Source records:
##############################
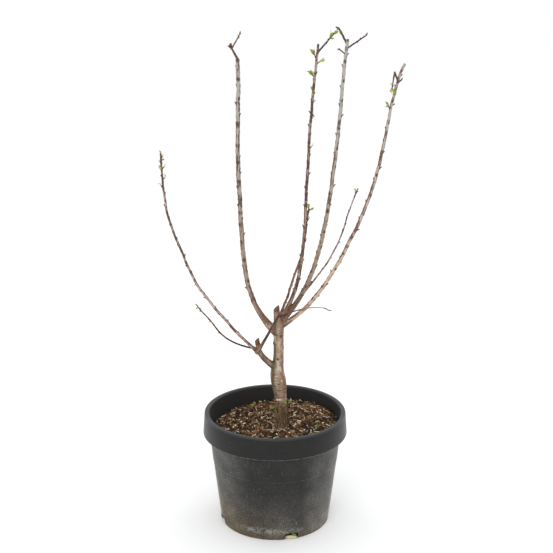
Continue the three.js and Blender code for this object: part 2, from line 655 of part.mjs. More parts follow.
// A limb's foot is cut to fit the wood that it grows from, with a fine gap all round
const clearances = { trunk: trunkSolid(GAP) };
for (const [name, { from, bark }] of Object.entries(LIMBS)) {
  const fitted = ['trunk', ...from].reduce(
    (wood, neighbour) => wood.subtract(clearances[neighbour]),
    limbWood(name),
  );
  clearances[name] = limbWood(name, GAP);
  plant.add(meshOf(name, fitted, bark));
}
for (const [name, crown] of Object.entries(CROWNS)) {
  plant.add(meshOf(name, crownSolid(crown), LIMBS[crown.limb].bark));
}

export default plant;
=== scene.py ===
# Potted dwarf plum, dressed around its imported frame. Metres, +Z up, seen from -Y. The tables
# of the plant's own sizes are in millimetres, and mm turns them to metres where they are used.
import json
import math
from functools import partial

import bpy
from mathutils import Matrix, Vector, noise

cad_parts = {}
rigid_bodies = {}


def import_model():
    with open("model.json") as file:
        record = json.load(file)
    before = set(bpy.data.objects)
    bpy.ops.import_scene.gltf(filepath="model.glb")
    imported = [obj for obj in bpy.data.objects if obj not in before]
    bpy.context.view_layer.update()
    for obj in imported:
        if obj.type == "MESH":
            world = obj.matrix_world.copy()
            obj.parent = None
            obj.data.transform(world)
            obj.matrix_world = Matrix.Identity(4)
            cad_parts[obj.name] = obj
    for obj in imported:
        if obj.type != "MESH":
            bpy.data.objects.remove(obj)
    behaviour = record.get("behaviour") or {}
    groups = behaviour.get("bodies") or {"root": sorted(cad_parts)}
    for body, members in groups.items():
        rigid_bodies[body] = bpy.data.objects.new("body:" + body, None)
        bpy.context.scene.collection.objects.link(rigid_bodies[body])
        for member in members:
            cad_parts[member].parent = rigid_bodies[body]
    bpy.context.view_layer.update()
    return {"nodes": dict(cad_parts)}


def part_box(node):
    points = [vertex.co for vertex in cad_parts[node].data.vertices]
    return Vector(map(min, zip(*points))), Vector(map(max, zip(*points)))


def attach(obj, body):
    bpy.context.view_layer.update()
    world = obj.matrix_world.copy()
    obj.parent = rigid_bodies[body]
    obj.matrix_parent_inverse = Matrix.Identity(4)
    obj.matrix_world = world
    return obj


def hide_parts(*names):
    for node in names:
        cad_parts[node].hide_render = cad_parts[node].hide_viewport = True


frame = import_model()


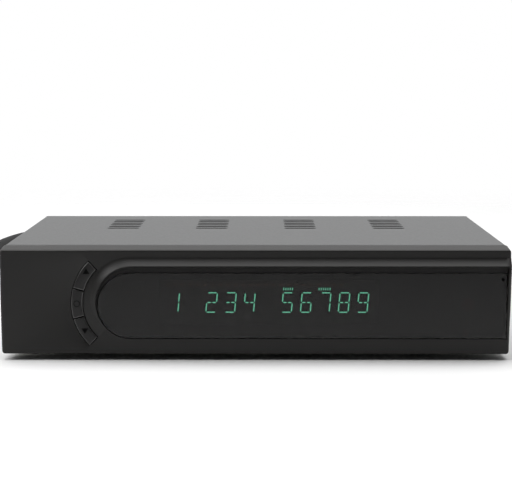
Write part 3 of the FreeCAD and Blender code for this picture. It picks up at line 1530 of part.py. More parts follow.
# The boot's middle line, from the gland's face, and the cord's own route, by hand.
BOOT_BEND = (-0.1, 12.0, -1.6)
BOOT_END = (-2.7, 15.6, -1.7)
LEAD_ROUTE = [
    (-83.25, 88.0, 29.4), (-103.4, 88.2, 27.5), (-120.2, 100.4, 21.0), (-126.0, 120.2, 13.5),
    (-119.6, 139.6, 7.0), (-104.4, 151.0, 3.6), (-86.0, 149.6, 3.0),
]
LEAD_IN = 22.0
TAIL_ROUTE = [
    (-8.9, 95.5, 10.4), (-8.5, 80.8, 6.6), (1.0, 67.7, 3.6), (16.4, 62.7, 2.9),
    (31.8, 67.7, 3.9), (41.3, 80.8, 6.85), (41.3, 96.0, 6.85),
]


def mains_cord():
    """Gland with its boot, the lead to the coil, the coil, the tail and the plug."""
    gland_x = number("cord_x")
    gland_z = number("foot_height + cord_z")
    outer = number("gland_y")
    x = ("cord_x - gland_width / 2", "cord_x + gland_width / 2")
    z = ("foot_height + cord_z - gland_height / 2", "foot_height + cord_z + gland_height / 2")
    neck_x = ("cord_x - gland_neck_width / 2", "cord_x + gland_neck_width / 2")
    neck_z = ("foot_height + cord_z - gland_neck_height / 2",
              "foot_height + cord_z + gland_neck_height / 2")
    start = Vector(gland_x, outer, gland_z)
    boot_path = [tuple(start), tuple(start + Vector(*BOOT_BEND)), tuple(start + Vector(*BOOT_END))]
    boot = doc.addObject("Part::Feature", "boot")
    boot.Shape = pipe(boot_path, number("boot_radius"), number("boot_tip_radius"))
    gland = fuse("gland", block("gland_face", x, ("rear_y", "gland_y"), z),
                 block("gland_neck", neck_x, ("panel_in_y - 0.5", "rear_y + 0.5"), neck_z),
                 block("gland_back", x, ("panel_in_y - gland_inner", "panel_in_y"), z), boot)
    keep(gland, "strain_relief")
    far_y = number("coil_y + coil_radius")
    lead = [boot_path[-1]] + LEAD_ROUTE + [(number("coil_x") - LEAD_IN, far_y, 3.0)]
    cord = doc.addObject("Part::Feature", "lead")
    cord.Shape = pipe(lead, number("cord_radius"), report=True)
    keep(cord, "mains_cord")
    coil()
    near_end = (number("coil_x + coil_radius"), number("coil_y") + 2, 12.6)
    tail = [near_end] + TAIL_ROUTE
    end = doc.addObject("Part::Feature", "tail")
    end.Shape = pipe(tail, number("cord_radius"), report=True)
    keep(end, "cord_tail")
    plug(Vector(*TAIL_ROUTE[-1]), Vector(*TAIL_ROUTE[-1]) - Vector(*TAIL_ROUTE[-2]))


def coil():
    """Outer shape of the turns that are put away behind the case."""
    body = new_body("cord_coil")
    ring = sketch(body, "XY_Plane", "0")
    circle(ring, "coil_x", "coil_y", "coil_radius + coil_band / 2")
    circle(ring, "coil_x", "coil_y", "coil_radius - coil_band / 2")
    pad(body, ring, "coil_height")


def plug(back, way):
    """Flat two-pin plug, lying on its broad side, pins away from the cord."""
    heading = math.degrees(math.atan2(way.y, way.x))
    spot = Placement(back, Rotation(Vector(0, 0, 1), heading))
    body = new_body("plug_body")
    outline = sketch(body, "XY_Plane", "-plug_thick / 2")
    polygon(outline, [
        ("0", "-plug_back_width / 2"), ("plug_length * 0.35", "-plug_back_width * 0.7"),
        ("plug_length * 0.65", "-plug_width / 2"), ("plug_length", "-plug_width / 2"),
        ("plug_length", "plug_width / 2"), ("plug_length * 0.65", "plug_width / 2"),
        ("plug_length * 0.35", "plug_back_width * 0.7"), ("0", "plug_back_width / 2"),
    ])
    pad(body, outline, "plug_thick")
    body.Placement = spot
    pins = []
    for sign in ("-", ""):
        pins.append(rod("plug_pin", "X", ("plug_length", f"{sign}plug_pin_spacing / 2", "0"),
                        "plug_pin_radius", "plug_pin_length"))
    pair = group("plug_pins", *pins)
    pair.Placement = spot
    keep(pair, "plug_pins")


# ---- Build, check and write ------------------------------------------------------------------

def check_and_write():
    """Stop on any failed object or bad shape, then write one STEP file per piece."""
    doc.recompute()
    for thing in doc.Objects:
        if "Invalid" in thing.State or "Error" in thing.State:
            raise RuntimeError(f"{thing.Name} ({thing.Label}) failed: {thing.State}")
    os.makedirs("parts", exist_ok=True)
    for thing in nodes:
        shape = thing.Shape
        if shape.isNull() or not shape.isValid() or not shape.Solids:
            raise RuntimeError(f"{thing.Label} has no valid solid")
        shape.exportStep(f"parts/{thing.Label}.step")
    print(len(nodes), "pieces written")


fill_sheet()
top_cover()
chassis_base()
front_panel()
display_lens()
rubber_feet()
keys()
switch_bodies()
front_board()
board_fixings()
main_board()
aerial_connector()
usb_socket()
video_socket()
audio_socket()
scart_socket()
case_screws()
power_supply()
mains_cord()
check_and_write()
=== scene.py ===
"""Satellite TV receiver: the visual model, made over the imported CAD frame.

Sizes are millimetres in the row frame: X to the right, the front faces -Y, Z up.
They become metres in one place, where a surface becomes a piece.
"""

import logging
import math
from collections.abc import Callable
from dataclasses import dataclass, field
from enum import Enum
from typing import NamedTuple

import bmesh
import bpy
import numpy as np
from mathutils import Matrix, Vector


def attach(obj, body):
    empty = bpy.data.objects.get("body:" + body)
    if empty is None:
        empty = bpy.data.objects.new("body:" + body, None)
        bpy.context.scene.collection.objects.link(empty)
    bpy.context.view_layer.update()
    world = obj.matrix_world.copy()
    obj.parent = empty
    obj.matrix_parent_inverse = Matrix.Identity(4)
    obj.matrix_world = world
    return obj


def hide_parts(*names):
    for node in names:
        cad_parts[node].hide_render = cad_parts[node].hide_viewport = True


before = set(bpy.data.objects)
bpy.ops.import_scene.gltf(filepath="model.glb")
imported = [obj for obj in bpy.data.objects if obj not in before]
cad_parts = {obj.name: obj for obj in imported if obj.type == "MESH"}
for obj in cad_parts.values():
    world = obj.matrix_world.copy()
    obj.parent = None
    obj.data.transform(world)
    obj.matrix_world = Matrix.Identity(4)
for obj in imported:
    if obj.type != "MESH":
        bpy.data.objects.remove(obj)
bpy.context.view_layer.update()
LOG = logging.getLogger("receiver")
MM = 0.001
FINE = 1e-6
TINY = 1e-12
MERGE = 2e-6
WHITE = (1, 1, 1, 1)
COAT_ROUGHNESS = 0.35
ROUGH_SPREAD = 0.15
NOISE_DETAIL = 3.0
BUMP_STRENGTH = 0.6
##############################
▸ **What you are asked to do**
Reproduce only the lines between the line containing "rubber_feet()" and the last line of the records, those two lines included, exactly.

▸ **Finished task**
rubber_feet()
keys()
switch_bodies()
front_board()
board_fixings()
main_board()
aerial_connector()
usb_socket()
video_socket()
audio_socket()
scart_socket()
case_screws()
power_supply()
mains_cord()
check_and_write()
=== scene.py ===
"""Satellite TV receiver: the visual model, made over the imported CAD frame.

Sizes are millimetres in the row frame: X to the right, the front faces -Y, Z up.
They become metres in one place, where a surface becomes a piece.
"""

import logging
import math
from collections.abc import Callable
from dataclasses import dataclass, field
from enum import Enum
from typing import NamedTuple

import bmesh
import bpy
import numpy as np
from mathutils import Matrix, Vector


def attach(obj, body):
    empty = bpy.data.objects.get("body:" + body)
    if empty is None:
        empty = bpy.data.objects.new("body:" + body, None)
        bpy.context.scene.collection.objects.link(empty)
    bpy.context.view_layer.update()
    world = obj.matrix_world.copy()
    obj.parent = empty
    obj.matrix_parent_inverse = Matrix.Identity(4)
    obj.matrix_world = world
    return obj


def hide_parts(*names):
    for node in names:
        cad_parts[node].hide_render = cad_parts[node].hide_viewport = True


before = set(bpy.data.objects)
bpy.ops.import_scene.gltf(filepath="model.glb")
imported = [obj for obj in bpy.data.objects if obj not in before]
cad_parts = {obj.name: obj for obj in imported if obj.type == "MESH"}
for obj in cad_parts.values():
    world = obj.matrix_world.copy()
    obj.parent = None
    obj.data.transform(world)
    obj.matrix_world = Matrix.Identity(4)
for obj in imported:
    if obj.type != "MESH":
        bpy.data.objects.remove(obj)
bpy.context.view_layer.update()
LOG = logging.getLogger("receiver")
MM = 0.001
FINE = 1e-6
TINY = 1e-12
MERGE = 2e-6
WHITE = (1, 1, 1, 1)
COAT_ROUGHNESS = 0.35
ROUGH_SPREAD = 0.15
NOISE_DETAIL = 3.0
BUMP_STRENGTH = 0.6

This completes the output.